Und jenen Spaß bescheren sie nicht nur ihren Fans, deren Zahl durch etliche Touren, Auftritte bei verschiedenen TV-Shows oder auch ihrem allein via YouTube mehr als vier Millionen mal gestreamten Song “Geburtstag”, der sich seit 2007 von der Indie-Kuriosität zum humorvollen Evergreen gemausert hat, stetig angewachsen ist. Spaß haben die drei auch selbst, das darf man wohl einfach mal galant unterstellen, denn auch die Songs von „Nackt“ tönen durchaus spielfreudig und stecken voll feiner Textideen, zu absolut soliden, mit ohrwurmigen Melodien versehenen, powerpoppigen Indie-Rock-Kompositionen.
“Da wo du stehst / Da wo du gehst / Ist immer Weltkulturerbe”, heißt es in der Single “Weltkulturerbe”, und diese brennt sich als wundervolle Ode an unbekümmerte Freunde oder einen unbeschwert lebenden Partner direkt ins Ohr, auch wenn die Interessen vielleicht mal unterschiedlich sind und hier Champagner mit Dosenbier anstößt. Darf man gern unter „weniger nervtötende Sportfreunde Stiller vor dem Radio-Kollaps“ einsortieren. Apropos Prosit: Mit “Also stoßen wir an” folgt eine weitere Hymne darauf, Freude im Leben zu haben und auch noch zu feiern, wenn man vielleicht keine zwanzig Jahre mehr jung ist. Und in dieser Richtung geht’s weiter. Nachdem die ersten Stücke also schon für dezent aufgehellte Stimmung gesorgt haben, schließt sich “Seitdem ich Johnny Cash bin” nahtlos an. Mit “Früher hab ich Getränke verkauft bei Rewe in Hamm-Westen / Heute verkaufe ich Getränke bei Rewe in Hamm-Westen / Ich liebe meinen Tellerrand und ich hasse es, was Neues zu testen / Doch vor zwei, drei Jahren hab ich mal was ausprobiert und jetzt gehör’ ich sogar zu den Besten…” startet der Song wortwitzig und erzählt dann von einer Karriere als Johnny-Cash-Imitator, die einen den Stargast-Auftritt bei Möbelhäuser- und Gartencenter-Einweihungen ebenso näher bringt wie bei Schützenverein-Jahreshauptversammlungen – ja, so kann’s eben laufen, als Doppelgänger-Provinzkosmopolit.

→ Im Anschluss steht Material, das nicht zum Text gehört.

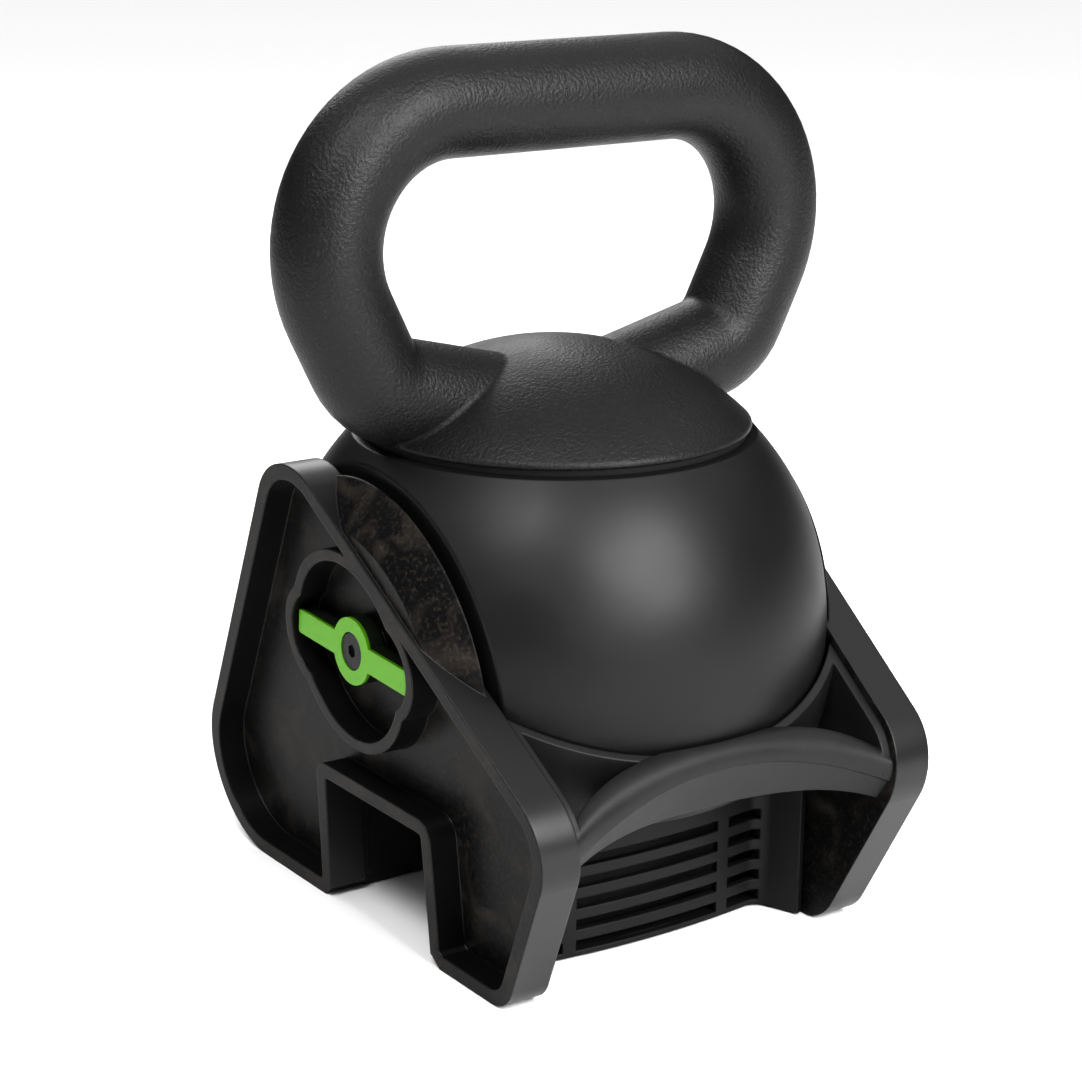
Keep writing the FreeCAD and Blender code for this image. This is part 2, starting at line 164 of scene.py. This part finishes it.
def facing_x(tree):
    """1 on faces that look along X, either way, falling to 0 on faces square to it."""
    geometry = tree.nodes.new("ShaderNodeNewGeometry")
    split = tree.nodes.new("ShaderNodeSeparateXYZ")
    tree.links.new(geometry.outputs["True Normal"], split.inputs[0])
    return stretch(tree, math_node(tree, "ABSOLUTE", split.outputs["X"]), *FACING_SPAN)


# --- Materials -----------------------------------------------------------------------------------
def coated_iron():
    """Black powder coat with a coarse orange-peel texture and a few paler flecks, which are painted
    glints on the texture.
    """
    material, tree, shader = new_material("coated_iron")
    # painted glints: fine paler flecks mixed into the black coat
    glints = stretch(tree, noise(tree, 900.0, detail=2.0), 0.62, 0.75)
    colour = mix_colour(tree, glints, PAINT_BLACK, PAINT_GLINT)
    rough = stretch(tree, noise(tree, 60.0), 0.3, 0.7, *PAINT_ROUGH)
    tree.links.new(colour, shader.inputs["Base Color"])
    tree.links.new(rough, shader.inputs["Roughness"])
    peel = noise(tree, 850.0, detail=3.0)
    grain = noise(tree, 2300.0, detail=2.0)
    bump(tree, shader, [(peel, 0.55, 0.0006), (grain, 0.40, 0.0002)], PAINT_EDGE)
    return material


def satin_shell():
    """Smooth satin black with a very fine grain and faint handling marks."""
    material, tree, shader = new_material("satin_shell")
    handling = noise(tree, 25.0, detail=5.0, distortion=1.5)
    colour = mix_colour(tree, stretch(tree, handling, 0.55, 0.8), SHELL_BLACK, SHELL_MARK)
    rough = stretch(tree, handling, 0.3, 0.8, *SHELL_ROUGH)
    tree.links.new(colour, shader.inputs["Base Color"])
    tree.links.new(rough, shader.inputs["Roughness"])
    bump(tree, shader, [(noise(tree, 2500.0, detail=2.0), 0.12, 0.0001)], SHELL_EDGE)
    return material


def panel_plastic():
    """Moulded black plastic: brownish rubbed-in dust on faces that look along X, none square to it."""
    material, tree, shader = new_material("panel_plastic")
    flat_face = facing_x(tree)
    swirl_noise = noise(tree, 55.0, detail=12.0, distortion=0.8)
    streak_noise = noise(tree, 700.0, detail=8.0, distortion=0.4)
    swirl = stretch(tree, swirl_noise, 0.50, 0.70, to_high=PANEL_DUST_AMOUNT)
    streak = stretch(tree, streak_noise, 0.50, 0.75, to_high=PANEL_DUST_AMOUNT)
    dust = math_node(tree, "MULTIPLY", math_node(tree, "ADD", swirl, streak), flat_face)
    specular = stretch(tree, flat_face, 0.0, 1.0, SIDE_SPECULAR, FACE_SPECULAR)
    tree.links.new(mix_colour(tree, dust, PANEL_BLACK, PANEL_DUST), shader.inputs["Base Color"])
    tree.links.new(specular, shader.inputs["Specular IOR Level"])
    tree.links.new(stretch(tree, dust, 0.0, 0.6, *PANEL_ROUGH), shader.inputs["Roughness"])
    grain = noise(tree, 1800.0, detail=2.0)
    ripple = noise(tree, 90.0, detail=4.0)
    bump(tree, shader, [(grain, 0.18, 0.00012), (ripple, 0.08, 0.0003)], PLASTIC_EDGE)
    return material


def clean_plastic(name, base, rough):
    """Satin moulded plastic or rubber with a faint grain and slightly brighter patches."""
    material, tree, shader = new_material(name)
    patches = stretch(tree, noise(tree, 45.0, detail=5.0, distortion=1.0), 0.35, 0.75)
    brighter = tuple(PATCH_GAIN * channel for channel in base)
    colour = mix_colour(tree, patches, base, brighter)
    tree.links.new(colour, shader.inputs["Base Color"])
    roughness = stretch(tree, patches, 0.0, 1.0, rough, rough + PLASTIC_ROUGH_RISE)
    tree.links.new(roughness, shader.inputs["Roughness"])
    bump(tree, shader, [(noise(tree, 1600.0, detail=2.0), 0.12, 0.0001)], PLASTIC_EDGE)
    return material


def green_plastic():
    """Bright yellow-green with small scuffs."""
    material, tree, shader = new_material("green_plastic")
    scuff_noise = noise(tree, 260.0, detail=6.0, distortion=1.0)
    scuffs = stretch(tree, scuff_noise, 0.62, 0.8, to_high=GREEN_SCUFF_AMOUNT)
    tree.links.new(mix_colour(tree, scuffs, GREEN, GREEN_SCUFF), shader.inputs["Base Color"])
    rough = stretch(tree, scuffs, 0.0, GREEN_SCUFF_AMOUNT, *GREEN_ROUGH)
    tree.links.new(rough, shader.inputs["Roughness"])
    bump(tree, shader, [(noise(tree, 900.0, detail=2.0), 0.08, 0.0001)], CRISP_EDGE)
    return material


def metal(name, colour, rough):
    """Plated or oxidised steel with a fine mottle."""
    material, tree, shader = new_material(name)
    grain = noise(tree, 1200.0, detail=3.0)
    duller = tuple(MOTTLE_GAIN * channel for channel in colour)
    mottled = mix_colour(tree, stretch(tree, grain, 0.4, 0.7), colour, duller)
    tree.links.new(mottled, shader.inputs["Base Color"])
    roughness = stretch(tree, grain, 0.3, 0.7, rough, rough + METAL_ROUGH_RISE)
    tree.links.new(roughness, shader.inputs["Roughness"])
    shader.inputs["Metallic"].default_value = 1.0
    bump(tree, shader, [(grain, 0.1, 0.00008)], CRISP_EDGE)
    return material


def core_iron():
    """Raw sand-cast iron."""
    material, tree, shader = new_material("core_iron")
    grain = noise(tree, 350.0, detail=6.0)
    colour = mix_colour(tree, grain, RAW_IRON_DARK, RAW_IRON_PALE)
    tree.links.new(colour, shader.inputs["Base Color"])
    shader.inputs["Roughness"].default_value = RAW_IRON_ROUGH
    shader.inputs["Metallic"].default_value = RAW_IRON_METALLIC
    bump(tree, shader, [(grain, 0.5, 0.0006)], CAST_EDGE)
    return material


def make_materials():
    """The material for each slot name in the record."""
    return {
        "coated_iron": coated_iron(),
        "satin_shell": satin_shell(),
        "core_iron": core_iron(),
        "steel": metal("steel", STEEL, rough=0.3),
        "dark_steel": metal("dark_steel", DARK_STEEL, rough=0.35),
        "rubber": clean_plastic("rubber", RUBBER_BLACK, rough=0.7),
        "cradle_plastic": clean_plastic("cradle_plastic", CRADLE_BLACK, rough=0.4),
        # the grille's deeper black is painted shade from the arch above it
        "grille_plastic": clean_plastic("grille_plastic", GRILLE_SHADE_BLACK, rough=0.5),
        "panel_plastic": panel_plastic(),
        # the lever body's dark green-black is painted shade on the lever's sides
        "lever_plastic": clean_plastic("lever_plastic", LEVER_SHADE_BLACK, rough=0.45),
        "green_plastic": green_plastic(),
        "bush_nylon": clean_plastic("bush_nylon", NYLON_CREAM, rough=0.5),
    }


def dress_nodes():
    """Gives every CAD node its material."""
    materials = make_materials()
    for entry in frame["record"]["subparts"]:
        part = frame["nodes"][entry["node"]]
        material = materials[entry["material_slot"]]
        if part.material_slots:
            for material_slot in part.material_slots:
                material_slot.material = material
        else:
            part.data.materials.append(material)


# --- Stage, lights and camera --------------------------------------------------------------------
def white_floor():
    """A pale matt floor."""
    mesh = bpy.data.meshes.new("floor")
    signs = ((-1, -1), (1, -1), (1, 1), (-1, 1))
    mesh.from_pydata([(x * FLOOR_HALF, y * FLOOR_HALF, 0.0) for x, y in signs], [], [(0, 1, 2, 3)])
    floor = bpy.data.objects.new("floor", mesh)
    bpy.context.scene.collection.objects.link(floor)
    material, _, shader = new_material("floor_paper")
    shader.inputs["Base Color"].default_value = (FLOOR_WHITE, FLOOR_WHITE, FLOOR_WHITE, 1.0)
    shader.inputs["Roughness"].default_value = FLOOR_ROUGH
    shader.inputs["Specular IOR Level"].default_value = FLOOR_SPECULAR
    mesh.materials.append(material)


def aimed(name, data, place, forward, roll_deg=0.0):
    """Puts a lamp or camera in the scene at a place, facing along forward; returns its object."""
    made = bpy.data.objects.new(name, data)
    made.location = place
    roll = Quaternion((0.0, 0.0, 1.0), math.radians(roll_deg))
    made.rotation_euler = (forward.to_track_quat("-Z", "Y") @ roll).to_euler()
    bpy.context.scene.collection.objects.link(made)
    return made


def light_scene():
    """A world that is bright above and dark below, three square lamps, and the view's contrast."""
    world = bpy.data.worlds.new("studio")
    world.use_nodes = True
    tree = world.node_tree
    place = tree.nodes.new("ShaderNodeTexCoord")
    split = tree.nodes.new("ShaderNodeSeparateXYZ")
    tree.links.new(place.outputs["Generated"], split.inputs[0])
    background = tree.nodes["Background"]
    background.inputs["Color"].default_value = (1.0, 1.0, 1.0, 1.0)
    glow = stretch(tree, split.outputs["Z"], *WORLD_SPAN, WORLD_DARK, WORLD_BRIGHT)
    tree.links.new(glow, background.inputs["Strength"])
    bpy.context.scene.world = world
    bpy.context.scene.view_settings.view_transform = "Standard"
    bpy.context.scene.view_settings.gamma = VIEW_GAMMA
    for name, spot, target, side, watts in LIGHTS:
        lamp = bpy.data.lights.new(name, "AREA")
        lamp.shape = "RECTANGLE"
        lamp.size = lamp.size_y = side
        lamp.energy = watts
        aimed(name, lamp, spot, target - Vector(spot))


def place_camera():
    """The camera at the photograph's viewing angle."""
    data = bpy.data.cameras.new("camera")
    data.sensor_fit = "HORIZONTAL"
    data.sensor_width = SENSOR_MM
    data.lens = LENS_MM
    camera = aimed("camera", data, CAMERA_PLACE, CAMERA_FORWARD, CAMERA_ROLL_DEG)
    bpy.context.scene.camera = camera


dress_nodes()
white_floor()
light_scene()
place_camera()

Auch die restlichen Songs des Langspielers wissen, zum versonnenen Mitwippen animierend, zu gefallen – ob sich nun der Hähnchen-Verkäufer zu Midtempo-Streicheruntermalung “Irgendwas ist blöd” denkt, wieder etwas flotter “Die Jugend heutzutage” beklagt wird oder man zurückblickend – und allem Erfolgsdruck zum Trotz – im Leben glücklich ist, weil einem halt eine schnöde “Bundesjugendspieleteilnahmebescheinigung” schon immer ausreichte, während andere alles dafür gaben, um mit Pokalen oder Urkunden nach Hause zu hetzen. Anderswo, in „An irgendeinem Tag wird die Welt untergehen“, channeln Kapelle Petra ihre innere Namaste-Mitte zwischen Monty Python und Peanuts-Comic: „An irgendeinem Tag wird die Welt untergeh’n / Doch an allen andern Tagen halt nicht / An irgendeinem Tag ist das alles vorbei / Aber jetzt ist noch nicht Schicht / Irgendwann geh’n irgendwie die Lichter aus / Und bis dahin machen wir das Beste draus“. Mit dem auf Crossover-Madsen getrimmten “Ich und mein Hund” mag sich vielleicht nicht jeder identifizieren können, ansonsten aber findet man auf der innerhalb weniger Tage unter Live-Bedingenen gemeinsam mit Produzent Tobias Röger (Wohlstandskinder) eingespielten Platte so einige Geschichten, beiläufige Wahrheiten und Beobachtungen aus dem alltäglichen Leben, stets garniert mit unaufdringlichen Ideen, wie man dieses im Zweifel etwas fröhlicher gestalten kann. Da darf man auch mal mit einem Digitalgerät ein “Perfektes Paar” bilden, ein plattes “Alles ist gut” hinterfragen oder als “Restart Mann” etwas länger brauchen, bis man aus dem persönlichen Winterschlaf erwacht. Gute Scheibe, deren Stücke in einer besseren Welt in Dauerschleife im Radio laufen würden und der auch der im vergangenen Jahr erschienene Nachfolger „Die vier Jahreszeiten“ in nichts nachsteht.